Directions for this task:
Will you give the material below again, every line exactly as it is?

Provided records:
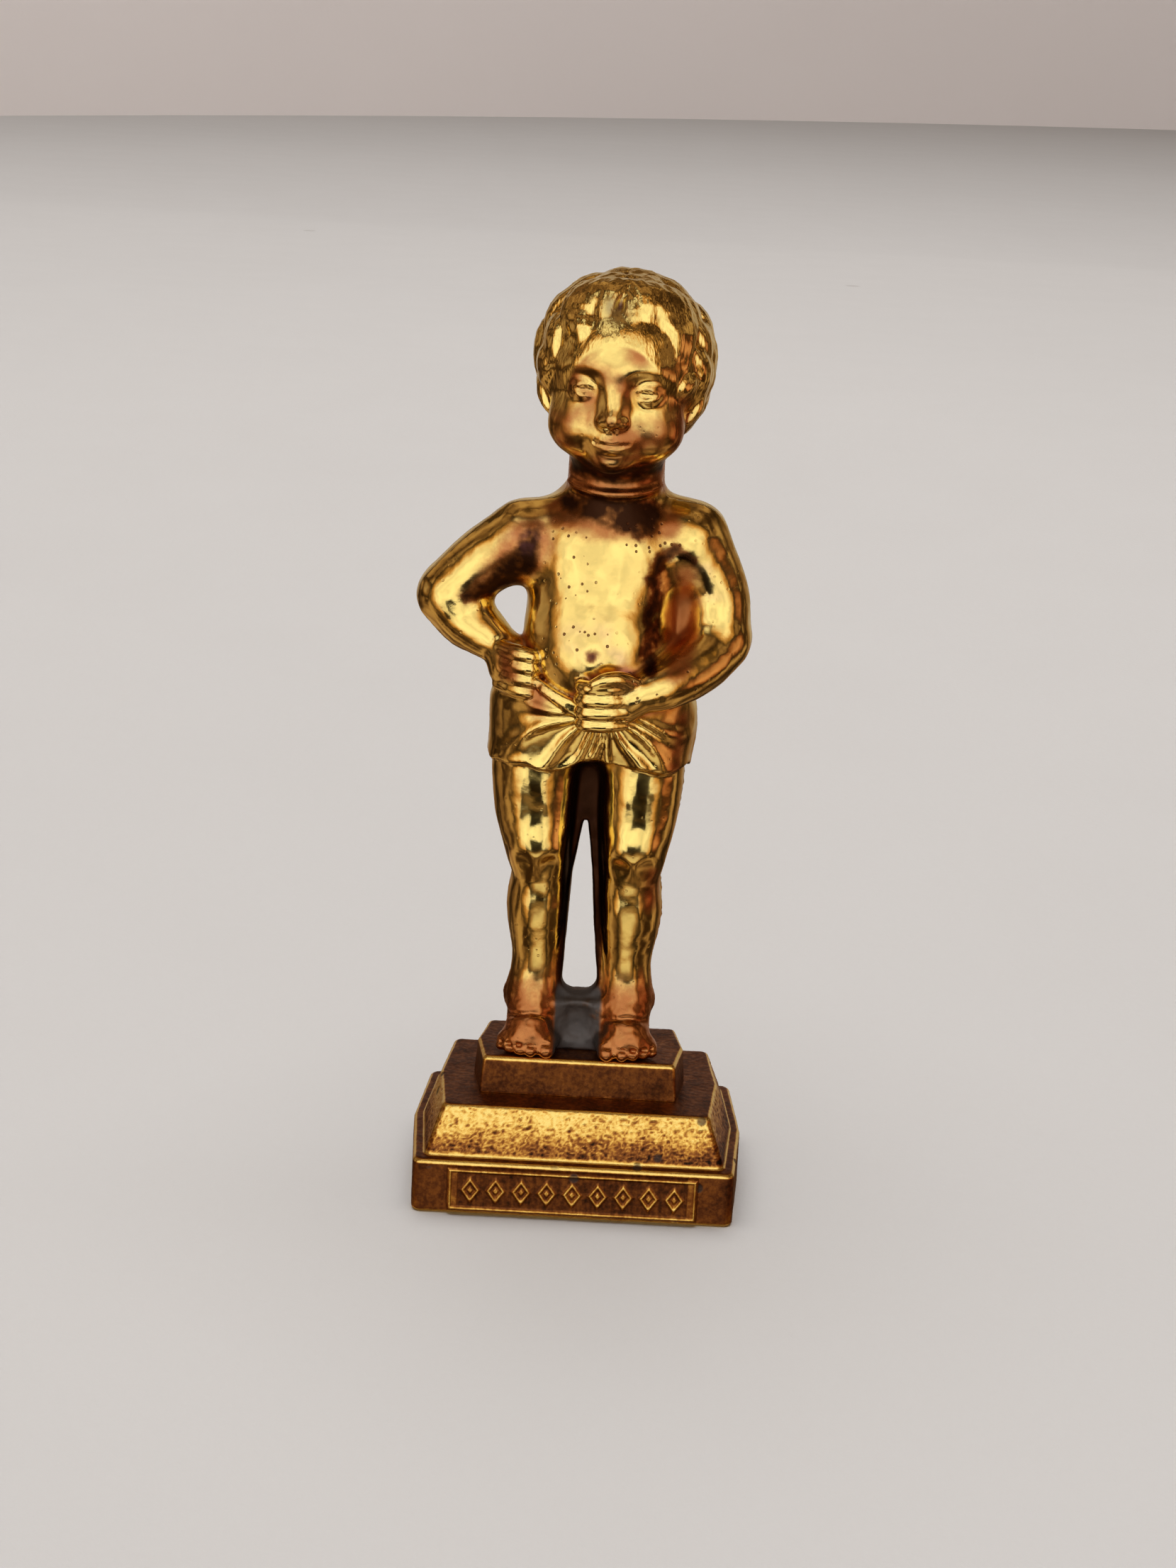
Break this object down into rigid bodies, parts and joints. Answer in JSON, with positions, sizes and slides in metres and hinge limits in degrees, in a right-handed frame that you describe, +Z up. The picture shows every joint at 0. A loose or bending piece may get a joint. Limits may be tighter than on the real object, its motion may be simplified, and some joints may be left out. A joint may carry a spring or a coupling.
{
  "type": "souvenir figurine",
  "caption": "Small cast metal child figure in a hip cloth, hand on hip, standing on a block and a stepped plinth with a blank name panel.",
  "frame": {"origin": "centre of the plinth's underside, on the surface that the figurine stands on", "axes": "+Z up, -Y is the figure's front, +X to the right when the figure's front is faced"},
  "size_m": [0.0328, 0.022, 0.087],
  "materials": {
    "figure_plating": "bright brass plating, lacquered, copper toned in the hollows, with fine dark pitting",
    "plinth_plating": "satin brass plating with a fine leathery casting grain",
    "steel": "bright zinc plated",
    "felt": "pressed wool felt"
  },
  "bodies": {
    "root": {"figure_front": "figure_plating", "figure_back": "figure_plating", "shell_pins": "steel", "foot_pins": "steel", "top_block": "plinth_plating", "plinth": "plinth_plating", "name_panel": "plinth_plating", "locating_dowels": "steel", "tie_screw": "steel", "tie_washer": "steel", "base_felt": "felt"}
  },
  "joints": []
}
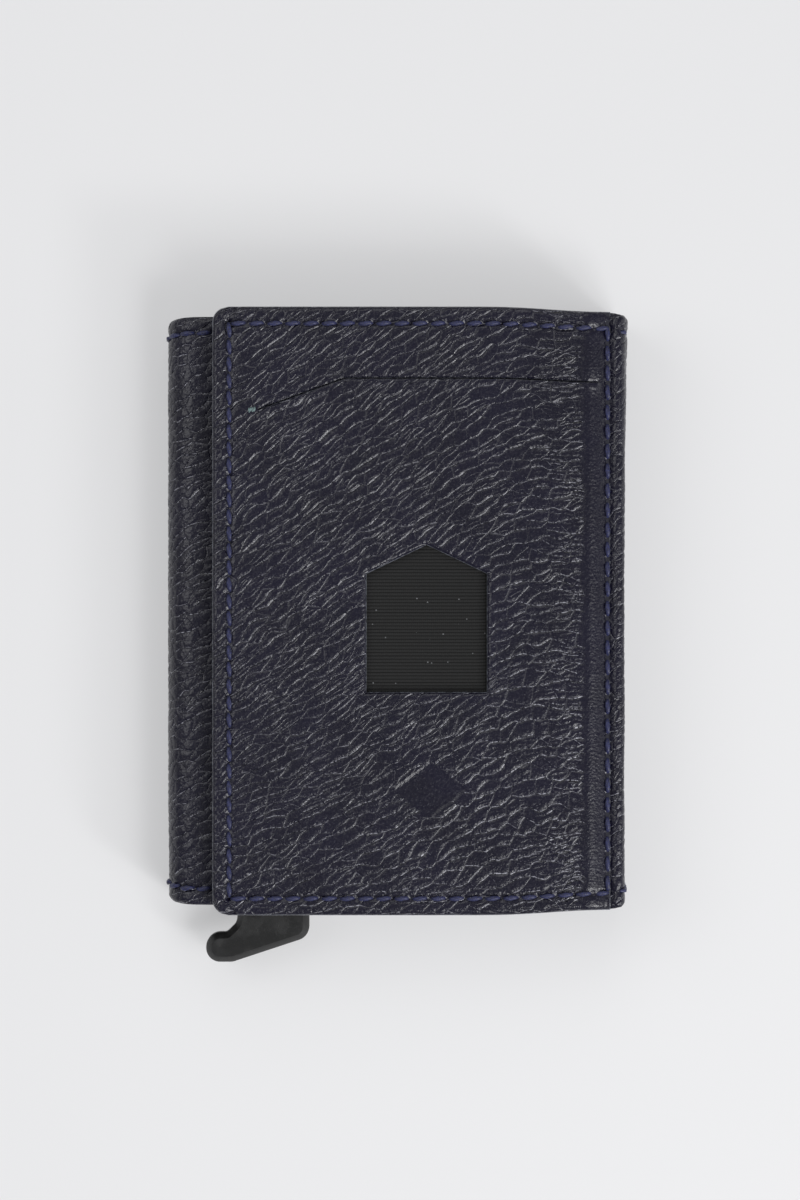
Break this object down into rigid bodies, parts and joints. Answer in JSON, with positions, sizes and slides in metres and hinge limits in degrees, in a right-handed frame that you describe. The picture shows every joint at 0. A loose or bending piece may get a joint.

Final result:
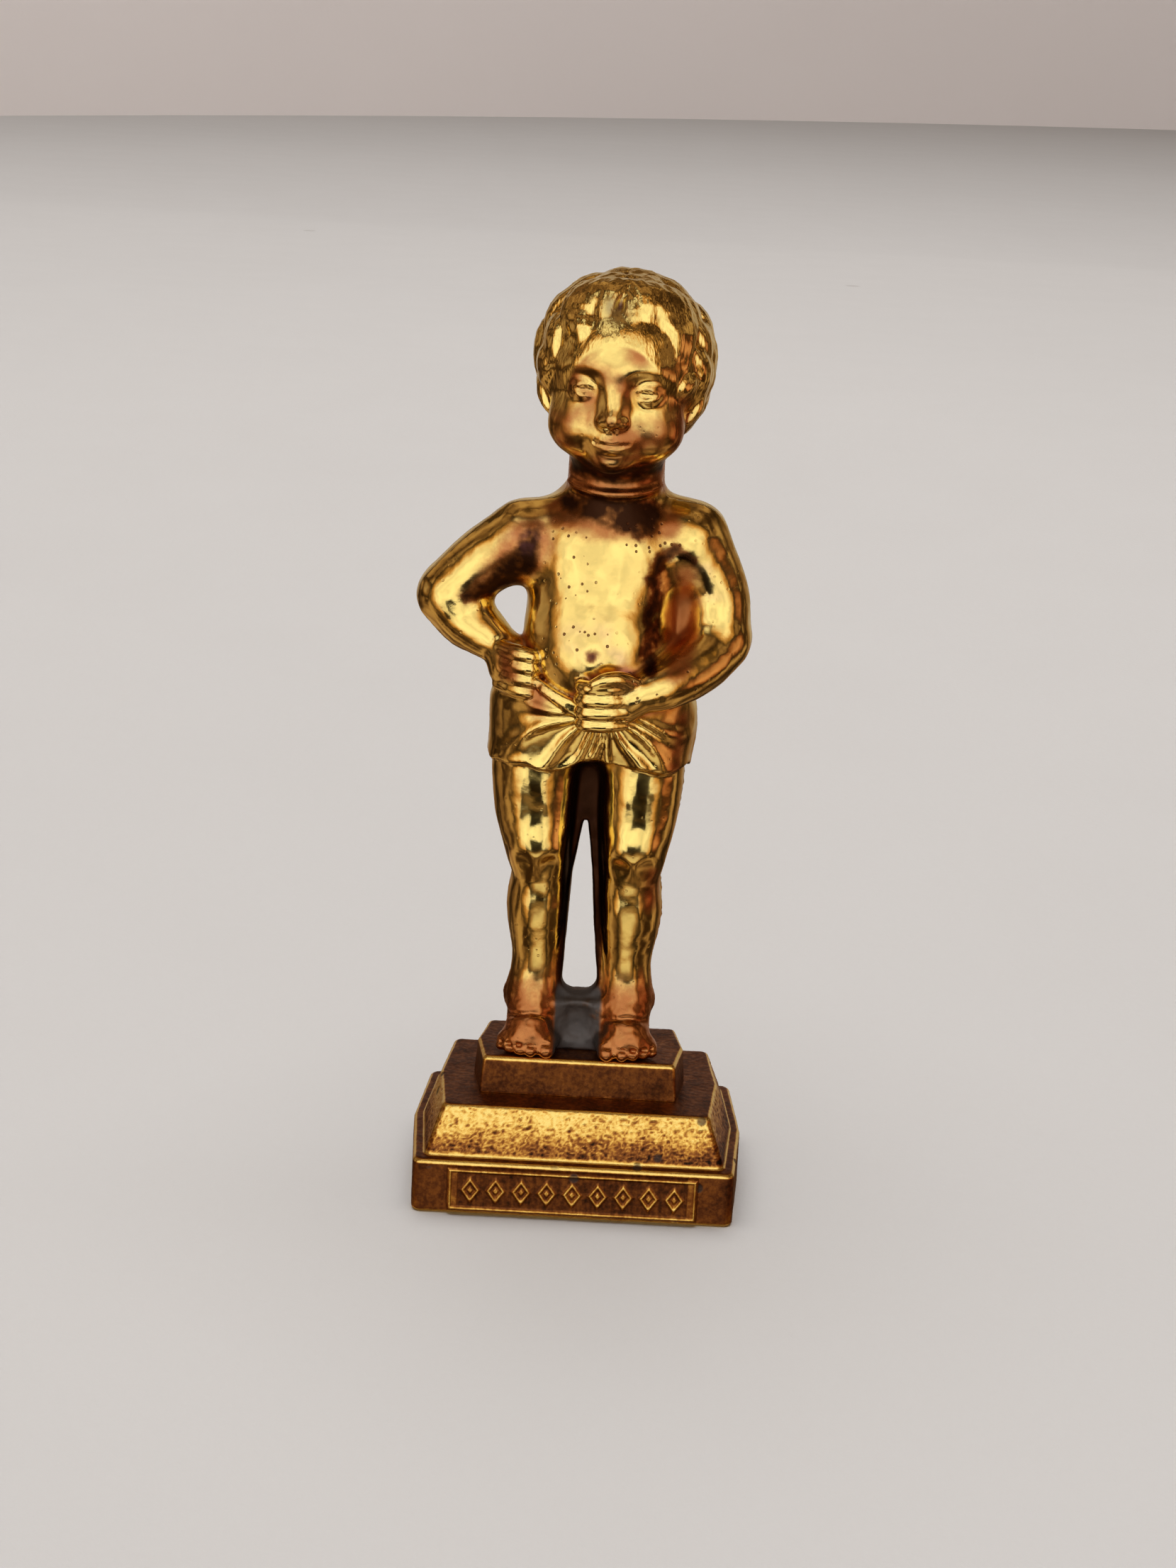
Break this object down into rigid bodies, parts and joints. Answer in JSON, with positions, sizes and slides in metres and hinge limits in degrees, in a right-handed frame that you describe, +Z up. The picture shows every joint at 0. A loose or bending piece may get a joint. Limits may be tighter than on the real object, its motion may be simplified, and some joints may be left out. A joint may carry a spring or a coupling.
{
  "type": "souvenir figurine",
  "caption": "Small cast metal child figure in a hip cloth, hand on hip, standing on a block and a stepped plinth with a blank name panel.",
  "frame": {"origin": "centre of the plinth's underside, on the surface that the figurine stands on", "axes": "+Z up, -Y is the figure's front, +X to the right when the figure's front is faced"},
  "size_m": [0.0328, 0.022, 0.087],
  "materials": {
    "figure_plating": "bright brass plating, lacquered, copper toned in the hollows, with fine dark pitting",
    "plinth_plating": "satin brass plating with a fine leathery casting grain",
    "steel": "bright zinc plated",
    "felt": "pressed wool felt"
  },
  "bodies": {
    "root": {"figure_front": "figure_plating", "figure_back": "figure_plating", "shell_pins": "steel", "foot_pins": "steel", "top_block": "plinth_plating", "plinth": "plinth_plating", "name_panel": "plinth_plating", "locating_dowels": "steel", "tie_screw": "steel", "tie_washer": "steel", "base_felt": "felt"}
  },
  "joints": []
}
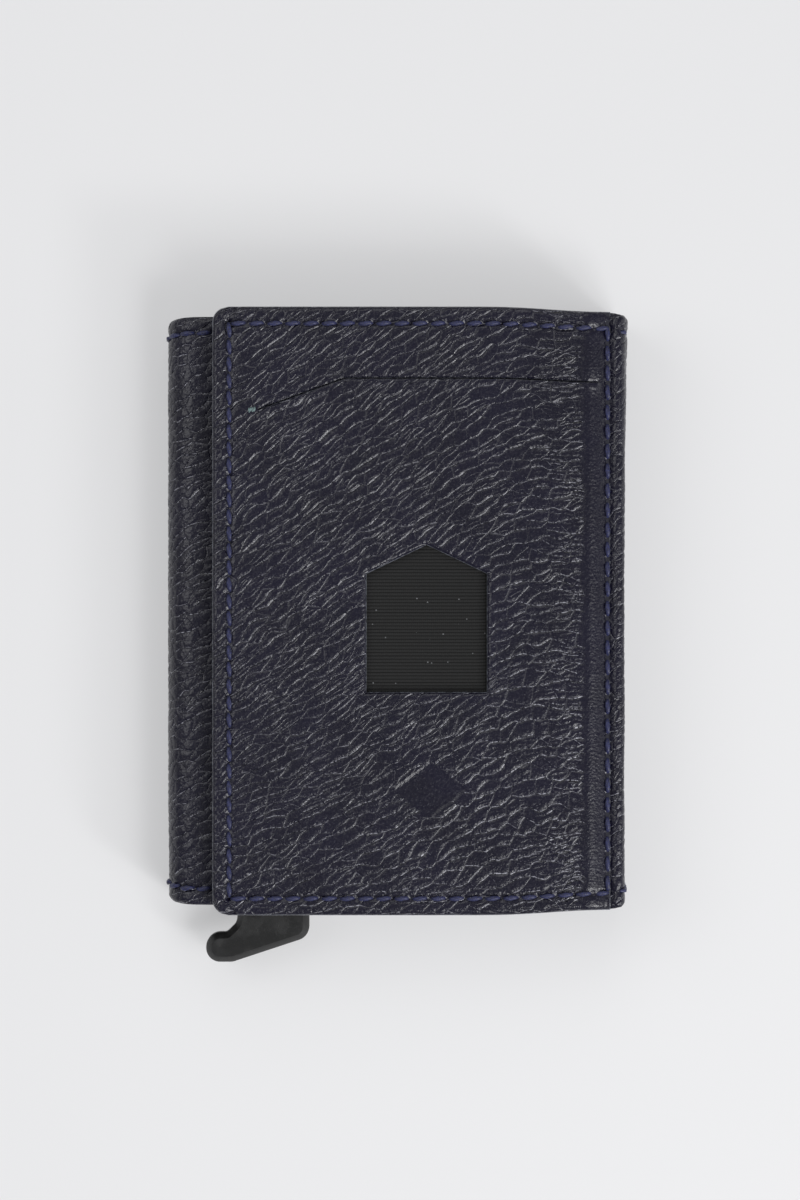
Break this object down into rigid bodies, parts and joints. Answer in JSON, with positions, sizes and slides in metres and hinge limits in degrees, in a right-handed frame that you describe. The picture shows every joint at 0. A loose or bending piece may get a joint.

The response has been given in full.